Joe Mahon started his career as a schoolteacher, teaching English and History. He went on to work on BBC Radio Foyle as a contributor before becoming a producer, later becoming manager of Radio Foyle, before moving to TV. He worked at the BBC and then took up a post with independent production company Northland Films. Joe is best known as the presenter and producer of Lesser Spotted Ulster, Lesser Spotted Journeys and Ulster Giants.

Mark Thompson

Mark has worked in the design, advertising and communications sector in Northern Ireland for 30 years since graduating from the University of Ulster’s Belfast campus with BA (Hons) Design Visual Communication in 1994.

In June 2005 Mark was appointed as part-time Chair of the Ulster-Scots Agency, and completed a four year term in June 2009, after which he was appointed by DCAL to the Ulster-Scots Academy Project Steering Group from July 2009 - March 2011. He was a founder member of the Ulster-Scots Broadcast Fund committee of Northern Ireland Screen, serving from November 2010 - August 2012.

Mark was persuaded into broadcasting and has co-presented various cultural programmes on BBC Northern Ireland such as the series ‘Hame’, ‘Walkin Hame’, and documentaries such as ‘Whiskey Talkin’, ‘Ards TT: Race to Disaster’ and ‘Talkin Tay’. He has also been interviewed in, and been consultant for, a range of other programmes.

Triplevision Productions

Eamonn Devlinn and Gerard Stratton are at the heart of Triplevision Productions, an ambitious disabled-led independent production company based in the heart of West Belfast.
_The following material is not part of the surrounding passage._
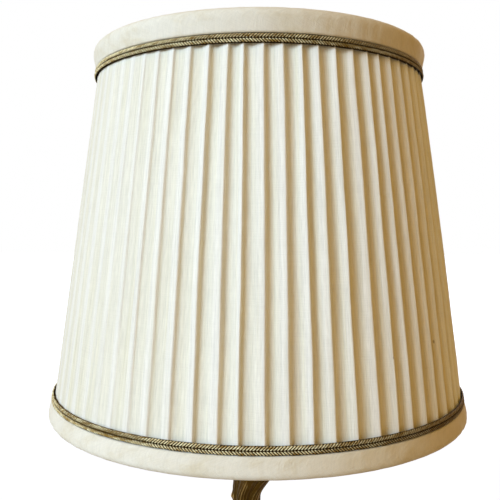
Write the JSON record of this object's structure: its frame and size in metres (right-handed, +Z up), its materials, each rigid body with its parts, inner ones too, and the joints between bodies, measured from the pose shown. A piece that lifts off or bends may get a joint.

​We are creative story-tellers who aim to produce compelling documentary content in factual, specialist factual and factual entertainment genres for UK and International markets.

We make authentic, powerful, thought-provoking films that connect with audiences in an emotional way and on a global level. We specialise in gaining unique access to challenging stories in distinct territories, and are widely respected for building trust with our contributors through a down to earth, warm and sensitive approach.

We aim to promote the next generation of filmmakers, having strong relationships with local universities and colleges, and we are committed to increasing diversity in TV, being proudly partnered with 1in5 – a Social Enterprise dedicated to developing digital content from disabled creatives.

Keynote speakers and panel - day two

Dr Niall Comer

Dr Niall Comer is a lecturer in Irish and Translation studies in Ulster University, Magee Campus. And Course Director, MA Translation Studies.  President, Conradh na Gaeilge, 1 Feb 2016 - 1 Feb 2022; former President, Comhaltas Uladh; board member, Comhairle na Gaelscolaíochta, and committee member of the Irish Language Broadcast Fund with Northern Ireland Screen.

Fiona Keane

Fiona started her television career in Belfast, working on both regional and network projects with DBA TV, one of NI\'s first independent production companies. After producing dramas and gaining further experience in Canada she joined RTE in Dublin where she worked as Producer/Director across the range of the station\'s output.  Since returning to NI in 2003 she has worked with the BBC, NI Screen and a number of local companies, producing, writing and directing projects for BBC NI, BBC Scotland, RTE, TG4, CBBC, CBEEBIES, Children\'s Television Workshop and PBS. Fiona is BBC Northern Ireland’s Commissioning Executive (Ulster-Scots).